Breakup with boyfriend - xijuan

Last night, I just broke up with my boyfriend. Right now I just feel sad. We have been together for a little over three years. We met when we were both in university. After he graduated, he has been doing start-ups. I came to know hacker news through him and . I can't believe that I can no longer be with him. We had a wonderful relationship but due to reasons out of our control, we had to break-up. I feel that my heart is weeping. I am not sure why i want to post this this. Maybe deep in my mind, I think he might read this... Also recently, I have recently seen a hacker news post of a guy who has experienced depression and who has received incredible support from the hacker news community.
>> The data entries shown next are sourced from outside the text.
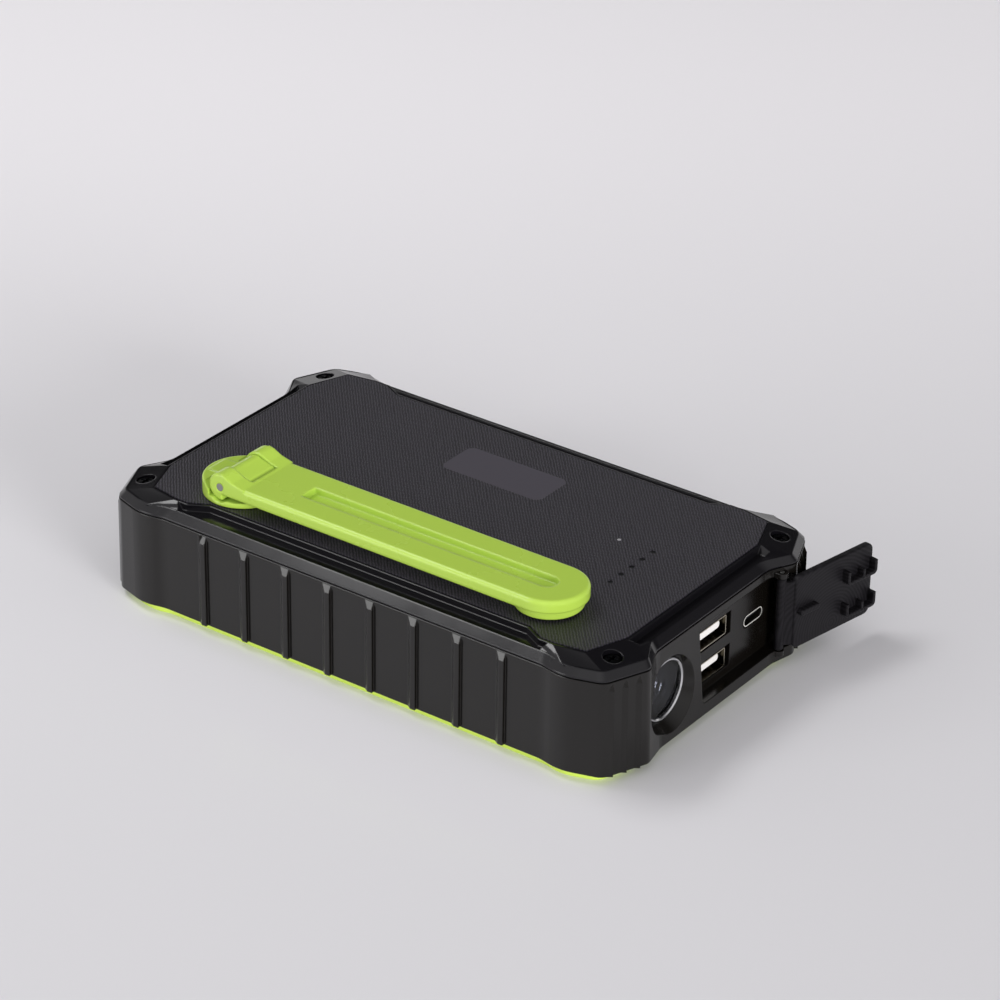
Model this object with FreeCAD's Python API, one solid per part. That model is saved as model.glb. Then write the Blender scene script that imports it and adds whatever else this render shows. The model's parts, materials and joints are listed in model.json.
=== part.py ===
"""Hand crank phone charger: a ribbed black case with a lime base cover and a folding lime crank.

Units are millimetres. X runs along the case towards the ports, -Y is the side that the crank lies
along, Z is up. The origin is the bottom centre of the case, on the surface that it stands on.
"""
import FreeCAD, Part
import math
import os

V = FreeCAD.Vector
UP = V(0, 0, 1)

over_cut = 1.0           # how far a cutting solid runs past the face that it opens
merge = 0.2              # how far a post or a plug runs into the body that it grows from

# ---------------------------------------------------------------- case
side_y = 48.8            # half width of the plain side walls
end_x = 83.6             # half length of the end walls at their foot
end_lean = 2.4           # how far an end wall leans in at the parting line
pad_lean_share = 0.125   # a corner pad leans in by this share of that
pad_start_x = 62.2       # where the corner pad starts on a side wall
pad_peak_x = 68.9
pad_proud = 1.5          # how far the pad stands out of the side wall
pad_corner_x = 80.0
pad_corner_y = 46.9
pad_tip_x = 85.3
pad_tip_y = 34.0
pad_end_y = 26.1         # where the corner pad meets the end wall
case_foot_z = 2.6        # height of the case's lower edge
parting_z = 29.85        # height of the case's upper edge
cavity_x = 77.6
cavity_y = 46.4
cavity_round = 3.0
parting_gap = 0.3

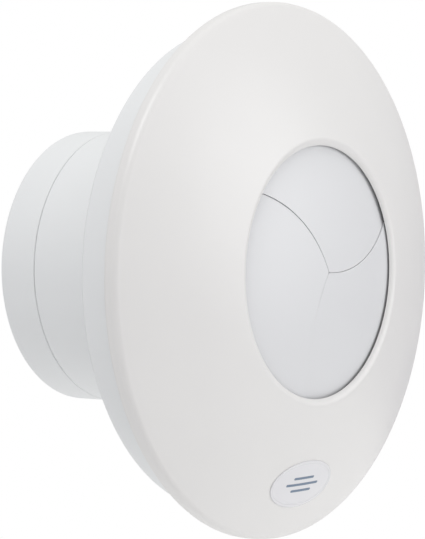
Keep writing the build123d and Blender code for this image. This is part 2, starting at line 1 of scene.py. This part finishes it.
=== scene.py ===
import bpy
import bmesh
import json
from math import asin, cos, pi, radians, sin, sqrt
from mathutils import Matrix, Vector


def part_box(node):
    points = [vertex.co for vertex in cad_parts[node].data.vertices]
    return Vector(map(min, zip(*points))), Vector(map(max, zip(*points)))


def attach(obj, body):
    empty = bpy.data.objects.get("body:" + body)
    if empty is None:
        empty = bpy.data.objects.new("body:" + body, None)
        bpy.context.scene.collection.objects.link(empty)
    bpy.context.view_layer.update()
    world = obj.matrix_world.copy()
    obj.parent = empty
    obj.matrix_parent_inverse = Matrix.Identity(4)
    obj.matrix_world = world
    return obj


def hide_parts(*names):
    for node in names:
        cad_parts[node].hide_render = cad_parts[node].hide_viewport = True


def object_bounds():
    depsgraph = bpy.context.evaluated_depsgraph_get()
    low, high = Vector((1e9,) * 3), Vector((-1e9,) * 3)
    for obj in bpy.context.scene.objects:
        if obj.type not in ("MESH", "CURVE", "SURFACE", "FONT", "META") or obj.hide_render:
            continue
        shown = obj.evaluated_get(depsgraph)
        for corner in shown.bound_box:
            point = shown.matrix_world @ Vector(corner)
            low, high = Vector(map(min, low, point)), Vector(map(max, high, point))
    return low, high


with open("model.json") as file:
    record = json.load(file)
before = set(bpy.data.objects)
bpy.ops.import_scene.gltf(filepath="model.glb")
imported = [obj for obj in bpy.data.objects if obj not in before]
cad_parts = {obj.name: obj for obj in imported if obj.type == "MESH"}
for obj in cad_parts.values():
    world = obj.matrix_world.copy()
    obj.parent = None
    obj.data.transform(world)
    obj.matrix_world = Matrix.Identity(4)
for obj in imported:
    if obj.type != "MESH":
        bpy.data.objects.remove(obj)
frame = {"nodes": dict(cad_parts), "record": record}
cad_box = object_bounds()
nodes = frame["nodes"]

# ---- sizes taken from the frame, metres ---------------------------------------
cover_lo, cover_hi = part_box("front_cover")
spigot_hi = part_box("spigot_tube")[1]
collar_lo, collar_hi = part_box("rear_collar")

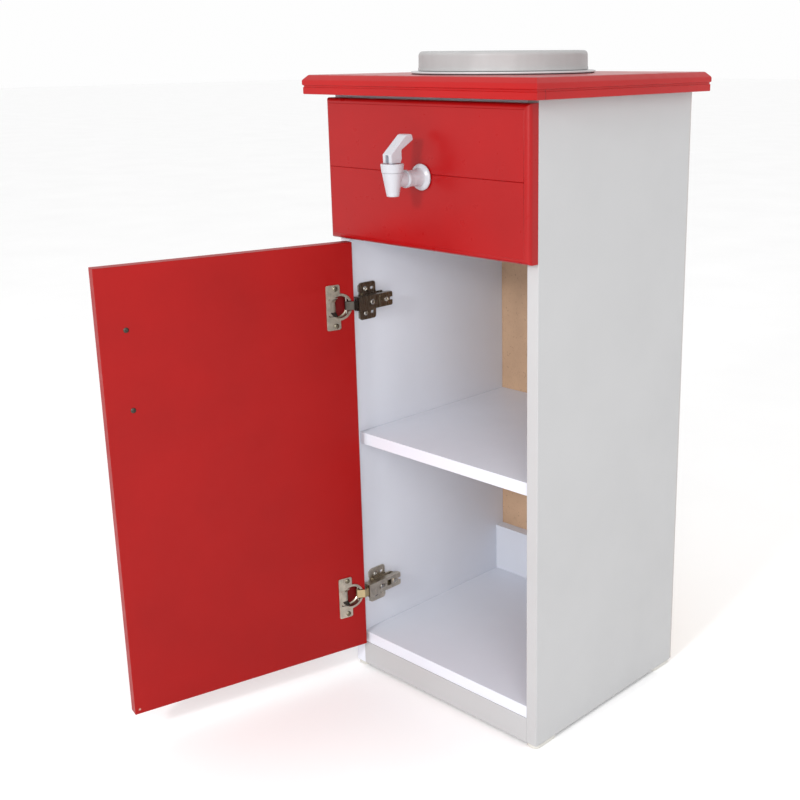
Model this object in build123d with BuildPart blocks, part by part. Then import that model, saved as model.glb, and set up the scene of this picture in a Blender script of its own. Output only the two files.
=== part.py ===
from build123d import *
import math
import os

# Hand-washing water stand: a narrow cabinet with a lidded water tub let into its worktop, a lever tap in
# the fascia and a shelved cupboard behind a door on two concealed hinges. Millimetres, +Z up, the front
# facing -Y, origin on the floor at the centre of the cabinet's footprint. The door is modelled open.

os.makedirs("parts", exist_ok=True)

# Carcass
CABINET_WIDTH = 328.0
BOARD = 16.0
BACK_THICKNESS = 3.0
CABINET_DEPTH = 294.0
FOOT_HEIGHT = 5.0
SIDE_TOP = 780.0
FLOOR_TOP = 54.0
FLOOR_SETBACK = 1.0
SHELF_TOP = 343.0
SHELF_SETBACK = 6.0
DIVIDER_TOP = 620.0
REAR_RAIL_TOP = 125.0
TOP_RAIL_HEIGHT = 40.0

HALF_WIDTH = CABINET_WIDTH / 2
FRONT_Y = -CABINET_DEPTH / 2
REAR_Y = CABINET_DEPTH / 2 - BACK_THICKNESS
SIDE_DEPTH = REAR_Y - FRONT_Y
INNER_HALF = HALF_WIDTH - BOARD
INNER_WIDTH = 2 * INNER_HALF

# Fasteners
DOWEL_RADIUS = 4.0
DOWEL_BITE = 12.0
FIT_GAP = 0.05
DOWEL_INSET = 50.0
SHELF_PIN_RADIUS = 2.5
SHELF_PIN_BITE = 9.0
SHELF_PIN_REACH = 8.0
NAIL_RADIUS = 0.9
NAIL_LENGTH = 16.0
NAIL_HEAD_RADIUS = 2.4
NAIL_HEAD_HEIGHT = 0.8
WORKTOP_SCREW_RADIUS = 2.0
WORKTOP_SCREW_BITE = 14.0

# Worktop
WORKTOP_THICKNESS = 23.0
SIDE_OVERHANG = 24.0
FRONT_OVERHANG = 32.0
REAR_OVERHANG = 4.0
LOWER_BAND = 8.0
LOWER_BAND_SETBACK = 0.8
TOP_BEVEL = 6.5
EDGE_GROOVE_RADIUS = 1.6
EDGE_GROOVE_Z = 10.0

# Fascia
FASCIA_THICKNESS = 17.0
FASCIA_BOTTOM = 604.0
FASCIA_TOP = 776.0
FASCIA_BEVEL_DEPTH = 7.0
FASCIA_BEVEL_WIDTH = 6.0
FASCIA_GROOVE_Z = 693.5
FASCIA_GROOVE_SIZE = 1.2

# Door
DOOR_WIDTH = 323.0
DOOR_BOTTOM = 40.0
DOOR_HEIGHT = 559.0
DOOR_GAP = 3.0
DOOR_EDGE_INSET = 2.5
DOOR_OPEN_ANGLE = 104.0
DOOR_EASE = 0.8
HINGE_LEVELS = {"lower": 117.0, "upper": 518.0}

# Hinge hardware
OPEN_CORNER = (26.5 - HALF_WIDTH, FRONT_Y - 5.0)
CUP_PIN_ALONG = 8.5
CUP_PIN_DEPTH = 5.5
LINK_LENGTH = 16.0
PIN_RADIUS = 1.25
CUP_PIN_LENGTH = 22.6
ARM_PIN_LENGTH = 18.0
CUP_RADIUS = 17.4
CUP_DEPTH = 12.4
CUP_WALL = 0.8
CUP_LIP = 1.2
CUP_EDGE_DISTANCE = 20.5
CUP_FLANGE_WIDTH = 19.5
CUP_FLANGE_HEIGHT = 58.0
CUP_FLANGE_THICKNESS = 1.2
CUP_NOTCH_WIDTH = 14.0
CUP_NOTCH_LENGTH = 28.4
CUP_SCREW_SPACING = 48.0
CUP_SCREW_INSET = 26.5
SCREW_RADIUS = 1.8
SCREW_HEAD_RADIUS = 3.4
SCREW_HEAD_HEIGHT = 1.6
LINK_EYE_RADIUS = 2.2
ARM_SHEET = 1.6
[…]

Some people probably think it is silly for me to post something like this..But I woke up this morning and just really want to post this..and receive some support from you guys.. I am crying while writing this.I don't even think my thoughts are coherent at this moment..But if you understand how I feel and want to give me some support, please inbox me at cathyxijuan@gmail.com
======
hippich
Sorry to hear that. Breaking up after that long can hurt really bad. Only time
will heal you. And, if this is 100% final, only advice I can give you - re-
focus on doing something, away from your feelings. Hacking, traveling,
speaking out, searching for new job in new city, etc.

------
ankurdhama
Hack your mind and you will be fine.